Hydrogen ventilation can be assisted by using small fans.  Never use a DC brush
type fan in this application because commutation sparks can ignite the
hydrogen. Always use brushless DC or AC fans. Also, when handling or working
around batteries, always: (a) wear heavy duty shoes to protect your feet, and
heavy duty gloves to protect your hands and fingers; (b) Wear a face shield to
protect your face and eyes in the event of an explosion; (c) Tape the unused
ends of wrenches which are to be used for removing, installing, and/or
tightening battery terminal bolts and nuts; and, (d) Place an insulating cover
over all batteries which are adjacent to others being installed, removed, or
serviced. A sheet of plywood will work fine.

(6) MOTORS AND MOTOR INSULATION. Use motors that are heavy duty enough for your
application. Don't try to use a 4 HP motor when a 10 HP unit is required.
Motors that are undersized for an application will overheat and eventually can
burn up. Never use a motor that has an inferior insulation system or is
constructed from inferior materials. Insulation systems are rated by 'letter'
according to their temperature value. Use motors that are rated class 'F' (155
deg. C), or 'H' (180 deg. C). Better materials may cost more money, but the
added price is worth it. One formerly-popular motor manufacturer used class 'B'
(130 deg. C) insulation in his motors to save money. Because of inferior
insulation, the armatures in nearly all of his motors eventually overheated and
shorted out in electric car applications.

(7) FLOATING GROUND SYSTEM. For maximum safety, no part of the propulsion
system should be connected to any part of the vehicle frame. Isolating
the propulsion system from the frame will minimize the possibility of being
shocked when touching a connection point such as a battery terminal and any
part of the body or frame. It also minimizes the chance of having a short
circuit to the frame if wire insulation becomes frayed and touches metal.

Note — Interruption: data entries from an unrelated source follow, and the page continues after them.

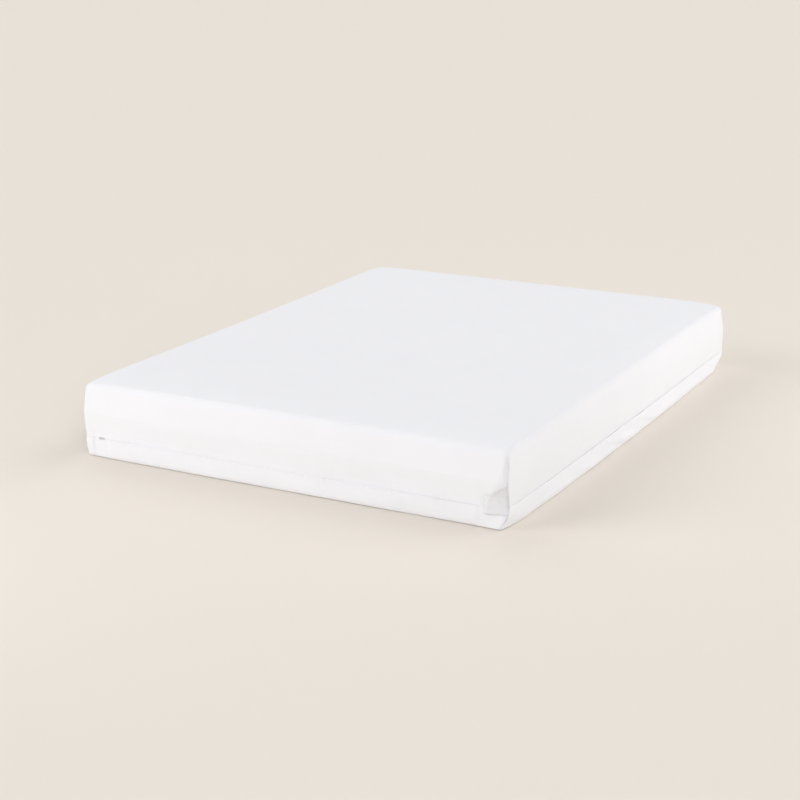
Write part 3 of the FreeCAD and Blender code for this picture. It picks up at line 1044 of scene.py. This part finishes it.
# rows close together where the ridge bends the wall
ridge_wall = np.array([0.157, 0.153, 0.150, 0.148, 0.146, 0.143, 0.138, 0.131, 0.123, 0.115, 0.108])
low_wall = np.arange(0.104, upper_hem_edge + 0.0035, -0.0028)
hem_insets, hem_heights = hem_rows(upper_hem_edge, 1)
rounding_to_wall = 0.007
wall_to_hem = 0.004
rounded, down = add_band(top, round_insets, round_heights, 0)
top.cap(top_points, np.stack([top_x, top_y], -1), rounded[0])
middle_heights = np.concatenate([upper_wall, ridge_wall])
middle_insets = np.zeros(len(middle_heights))
middle, down = add_band(top, middle_insets, middle_heights, 1, down + rounding_to_wall, rounded[-1])
low_insets = np.concatenate([np.zeros(len(low_wall)), hem_insets[::-1]])
low_heights = np.concatenate([low_wall, hem_heights[::-1]])
down = add_band(top, low_insets, low_heights, 2, down + wall_to_hem, middle[-1])[1]
top_piece = top.make("top_cover_knit")
thicken(top_piece, cover_thick)
top_piece.data.materials.append(knit)
ride_and_slot(top_piece, "top_cover", "top_cover_sheet")

# ---- Threads and zip of the upper half ----
# The same stitches, tape and coil on the top cover, whose hem they hold. The coil ends short of the
# parked slider.

upper_stitch = upper_hem_edge + stitch_from_edge
seam_rows("upper", "top_cover", upper_stitch, upper_stitch + 0.002, height - top_round_down)
zip_tape("upper_zip_tape_weave", "top_cover", "upper_zip_tape")
upper_coil_end = half_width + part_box("zip_slider")[0].x - 0.0015
zip_coil("upper_zip_coil_turns", "top_cover", "upper_zip_coil", 1, upper_coil_end)

# ---- Slider and pull ----
# Cast zinc under white enamel: smooth and slightly pooled, rubbed thin on its raised places. The
# slider runs on the coils and the pull swings on a pin at its front.

enamel, tree, surface, place = new_material("slider_enamel")
surface.inputs["Coat Roughness"].default_value = 0.12
pooled = node(tree, "ShaderNodeTexNoise", Scale=160.0, Detail=3.0)
rubbed = node(tree, "ShaderNodeTexNoise", Scale=900.0, Detail=5.0, Roughness=0.65)
for pattern in (pooled, rubbed):
    feed(place["Object"], pattern.inputs["Vector"])
worn = maths("MULTIPLY", maths("SUBTRACT", rubbed.outputs[0], 0.66), 9.0)
worn = maths("MINIMUM", maths("MAXIMUM", worn, 0.0), 1.0)
paint(surface, worn, (0.82, 0.82, 0.82), (0.45, 0.45, 0.46))
feed(maths("MULTIPLY", worn, 0.8), surface.inputs["Metallic"])
feed(maths("MULTIPLY_ADD", worn, -0.4, 0.4), surface.inputs["Coat Weight"])
feed(maths("MULTIPLY_ADD", pooled.outputs[0], 0.25, 0.2), surface.inputs["Roughness"])
thick = maths("MULTIPLY_ADD", worn, -0.5, pooled.outputs[0])
emboss(surface, thick, 0.3, 0.0001)
coat(enamel, "zip_slider", "zip_pull")

# ---- Studio: floor, light and camera ----
# A plain pale floor under wide soft lights: a key from the front right, low light from the front
# left, weaker light from behind, and a small soft box by either far end of the near faces.

floor_mesh = bpy.data.meshes.new("floor")
floor_corners = np.array([(-1, -1, 0), (1, -1, 0), (1, 1, 0), (-1, 1, 0)]) * 60.0
floor_mesh.from_pydata(floor_corners.tolist(), [], [(0, 1, 2, 3)])
floor = bpy.data.objects.new("floor", floor_mesh)
floor.location.z = -0.0004
bpy.context.collection.objects.link(floor)
floor_paint = bpy.data.materials.new("floor_paint")
floor_paint.use_nodes = True
floor_surface = floor_paint.node_tree.nodes["Principled BSDF"]
floor_surface.inputs["Base Color"].default_value = (0.825, 0.765, 0.69, 1)
floor_surface.inputs["Roughness"].default_value = 1.0
floor_surface.inputs["Specular IOR Level"].default_value = 0.0
floor_mesh.materials.append(floor_paint)


def lamp(name, kind, strength, colour):
    """Adds a light and gives it with its holder."""
    light = bpy.data.lights.new(name, kind)
    light.energy = strength
    light.color = colour
    holder = bpy.data.objects.new(name, light)
    bpy.context.collection.objects.link(holder)
    return light, holder


def sun(name, azimuth, elevation, strength, spread, colour=(1.0, 1.0, 1.0)):
    """Soft distant light from a compass direction (0 is the foot end, 90 the right side)."""
    light, holder = lamp(name, "SUN", strength, colour)
    light.angle = math.radians(spread)
    holder.rotation_euler = (math.radians(90 - elevation), 0, math.radians(azimuth))


def soft_box(name, place, target, size, power, colour):
    """Small lit panel at a place, facing a target."""
    light, holder = lamp(name, "AREA", power, colour)
    light.shape = "RECTANGLE"
    light.size, light.size_y = size
    holder.location = place
    holder.rotation_euler = (Vector(target) - Vector(place)).to_track_quat("-Z", "Y").to_euler()


cool_white = (0.97, 0.98, 1.0)
sun("left_low", -50, 6, 1.42, 45, cool_white)
sun("left_high", -55, 30, 0.94, 45, (0.975, 0.98, 1.0))
sun("right_high", 100, 60, 0.47, 45)
sun("front_key", 40, 30, 1.42, 45, (0.965, 0.965, 1.0))
sun("right_low", 95, 12, 0.44, 45, cool_white)
sun("far_left", -130, 45, 0.96, 50)
sun("far_right", 140, 35, 0.97, 50)
soft_box("left_box", (-1.2, -2.6, 0.5), (-0.75, -1.0, 0.15), (1.0, 0.8), 3.2, cool_white)
soft_box("right_box", (2.6, 0.9, 0.5), (0.75, 0.7, 0.15), (1.0, 0.8), 6.2, cool_white)

# the air has the lit floor's tone where the camera sees it past the floor, and lights nothing
world = bpy.data.worlds.new("studio_air")
world.use_nodes = True
air = world.node_tree.nodes["Background"]
air.inputs["Color"].default_value = (0.807, 0.753, 0.686, 1)
ray = world.node_tree.nodes.new("ShaderNodeLightPath")
feed(ray.outputs["Is Camera Ray"], air.inputs["Strength"])
bpy.context.scene.world = world

camera = bpy.data.cameras.new("camera")
camera.lens = 78.0
camera.sensor_width = 36
camera.clip_end = 200
holder = bpy.data.objects.new("camera", camera)
holder.location = (2.641, -5.262, 1.790)
holder.rotation_euler = (math.radians(90 - 16.69), 0, math.radians(27.70))
bpy.context.collection.objects.link(holder)
bpy.context.scene.camera = holder
bpy.context.scene.view_settings.view_transform = "Standard"
bpy.context.scene.view_settings.look = "None"
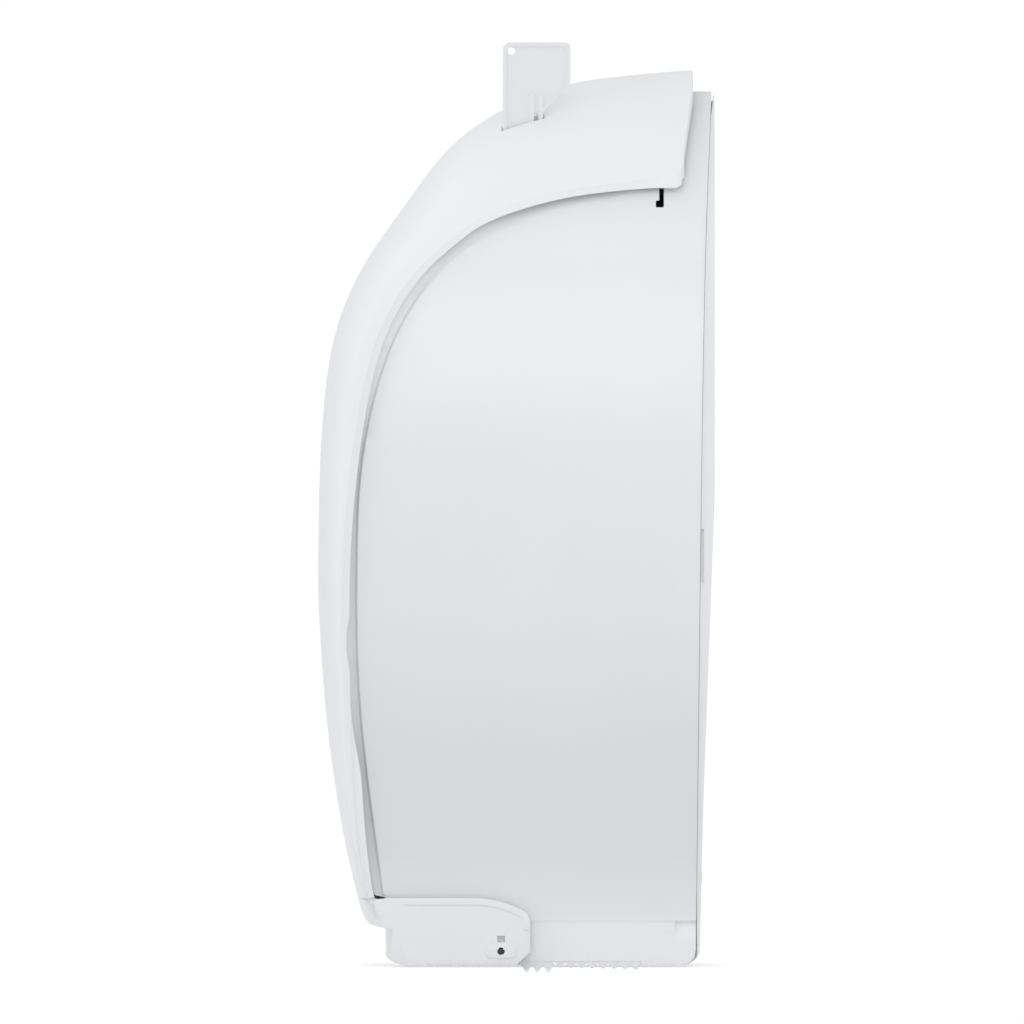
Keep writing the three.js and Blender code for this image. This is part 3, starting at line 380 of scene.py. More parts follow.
def box_slab(x, depth, height, **kind):
    """A box between pairs of places across, in depth and in height."""
    outline = [(depth[0], height[0]), (depth[1], height[0]), (depth[1], height[1]), (depth[0], height[1])]
    return side_slab(outline, *x, **kind)


def rounded(corners):
    """A polygon whose corners (u, v, radius) are rounded where a radius is given."""
    steps = 8
    points = []
    for i, corner in enumerate(corners):
        here = Vector(corner[:2])
        if len(corner) < 3:
            points.append(tuple(here))
            continue
        before = Vector(corners[i - 1][:2]) - here
        after = Vector(corners[(i + 1) % len(corners)][:2]) - here
        half = before.angle(after) / 2
        reach = min(corner[2] / math.tan(half), before.length / 2, after.length / 2)
        start, end = here + before.normalized() * reach, here + after.normalized() * reach
        for k in range(steps + 1):
            t = k / steps
            p = start * (1 - t) ** 2 + here * 2 * t * (1 - t) + end * t**2
            points.append(tuple(p))
    return points


def circle(u, v, radius, sides=48):
    angles = [2 * math.pi * i / sides for i in range(sides)]
    return [(u + radius * math.cos(angle), v + radius * math.sin(angle)) for angle in angles]


def grid_object(name, rows):
    """An open sheet through rows of points of equal length."""
    count = len(rows[0])
    verts = [p for row in rows for p in row]
    faces = []
    for r in range(len(rows) - 1):
        for i in range(count - 1):
            a = r * count + i
            faces.append((a, a + 1, a + count + 1, a + count))
    return new_object(name, verts, faces)


# Front cover
def corner_power(t):
    """How square the cross-section is: 2 is a round arch, more is squarer."""
    return 2.0 + 1.2 * smoothstep(t, 0.12, 0.5)


def bow(drop, power):
    """Half width of a cross-section at a share of the way down from the crest to the flat side."""
    if drop >= 1:
        return COVER_HALF_WIDTH
    cosine = (1 - drop) ** (power / 2)
    return COVER_HALF_WIDTH * math.sqrt(max(0.0, 1 - cosine * cosine)) ** (2 / power)


LIP_LINE = Spline(LIP_SHARES).line(240, LIP_PASSES)


def lip_height(depth):
    """Height of the lip's edge over the roof, with its rounded rear corner."""
    for a, b in zip(LIP_LINE, LIP_LINE[1:]):
        if b[0] <= depth <= a[0] and a[1] > 150:
            height = a[1] + (b[1] - a[1]) * (a[0] - depth) / max(1e-9, a[0] - b[0])
            break
    else:
        height = LIP_LINE[-1][1]
    into = depth - BAND_REAR
    if into < BAND_CORNER:
        into = max(0.0, into)
        height += BAND_CORNER - math.sqrt(max(0.0, BAND_CORNER**2 - (BAND_CORNER - into) ** 2))
    return height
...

(8) FRAME GROUNDING AND BATTERY CHARGERS. In most EV conversions, the frame and
metallic body structure of the vehicle will carry the circuit return path for
the 12-volt auxiliary power system (for lights, horn, radio, etc.). As mentioned
in step (7) above, the frame shouldn't be connected to the propulsion system--
but it can and should be used as part of the 12-volt auxiliary system. However,
the frame and body should also be connected to the third-wire mechanical ground
of the AC input power (green wire) whenever battery charger power is connected
to the vehicle. Battery charger power connected to the vehicle can be DC, in
the case of offboard chargers, or it can be AC, as in the case of onboard
chargers. To make this third-wire mechanical ground connection will prevent
potential shock hazards when the vehicle frame or body are touched while the
batteries are being charged. Transformer-type chargers, in and of themselves,
do not always insure against frame and body shock hazards. Transformerless
chargers should always have a ground fault interrupter (GFI) installed on their
AC inputs, preferably ones that are UL listed or approved.